Odd, to say the least. But not inexplicable. Mercy died in the winter, so it may simply be that her body, which was being stored in an above-ground tomb till the ground thawed, stayed fresh thanks to the wintry temperature. As for the indentations in her palm, it has been suggested that if this is evidence of anything, it's of possible premature burial rather than vampirism.
No one considered this in 1892, however. Mercy's relatives burned her heart upon a nearby stone, collected the ashes and stirred them into an elixir which they administered to her brother Edwin, who was also suffering from consumption. This was said to be a remedy for vampirism.
Edwin died later that year, regardless.
Actually, there were numerous instances of suspected "vampirism" in 19th-century Rhode Island and nearby Connecticut.

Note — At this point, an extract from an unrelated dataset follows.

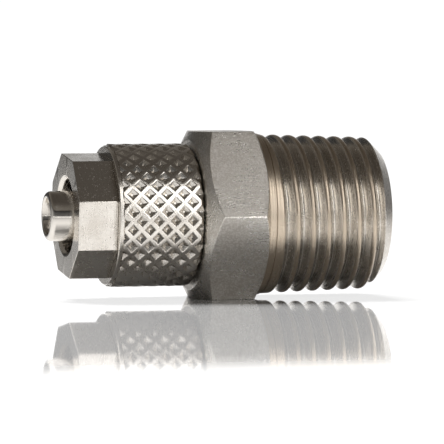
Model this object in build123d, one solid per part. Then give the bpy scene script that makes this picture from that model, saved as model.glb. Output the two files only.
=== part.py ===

It's said that newspaper clippings about Rhode Island and its vampires were found among Bram Stoker's notes for Dracula..
posted on August 3, 2001 09:19:01 AM new
I sometimes wonder if colonial stonecutters weren't a bunch of practical jokers who would take a commission for a gravestone, adorn it with one of those wiseass messages, and then with a straight face deliver it to the family, assuring them that it was all very proper.
posted on August 3, 2001 09:38:01 AM new
Here lies the body of William Wiseman.
He comes no more to trouble you;
Where he's gone and how he fares
Nobody knows and nobody cares.
posted on August 3, 2001 09:49:53 AM new
If you are of a morbid bent (as my husband says I am) you will love this book.
The Browser's Book of Endings : The End of Practically Everything and Everybody
Last words, last will & testaments, extinctions, burials & epitaphs, famous deaths, executions, plagues, and more just amazing stuff.
I'd quote you some stuff from my copy, but after I've read a thing, it goes to what we laughingly refer to as my "library" which consists of several thousand books in no particular order, except for my cookbooks.
posted on August 3, 2001 11:26:55 AM new
All joking aside it is kind of a hard thing to do-- to summon up a life in just a few words. We have a temporary stone on our sons grave because I haven't been able to finish that part of things. This is what we are thinking about now... something like:
"We love you to the sky and back
and to the sun and back
and to the moon and back again
and around the world 367 times."
That is something we have always said to our kids at night before they go to sleep so it seems fitting.
But honestly it is really hard to finish that. Talk about final.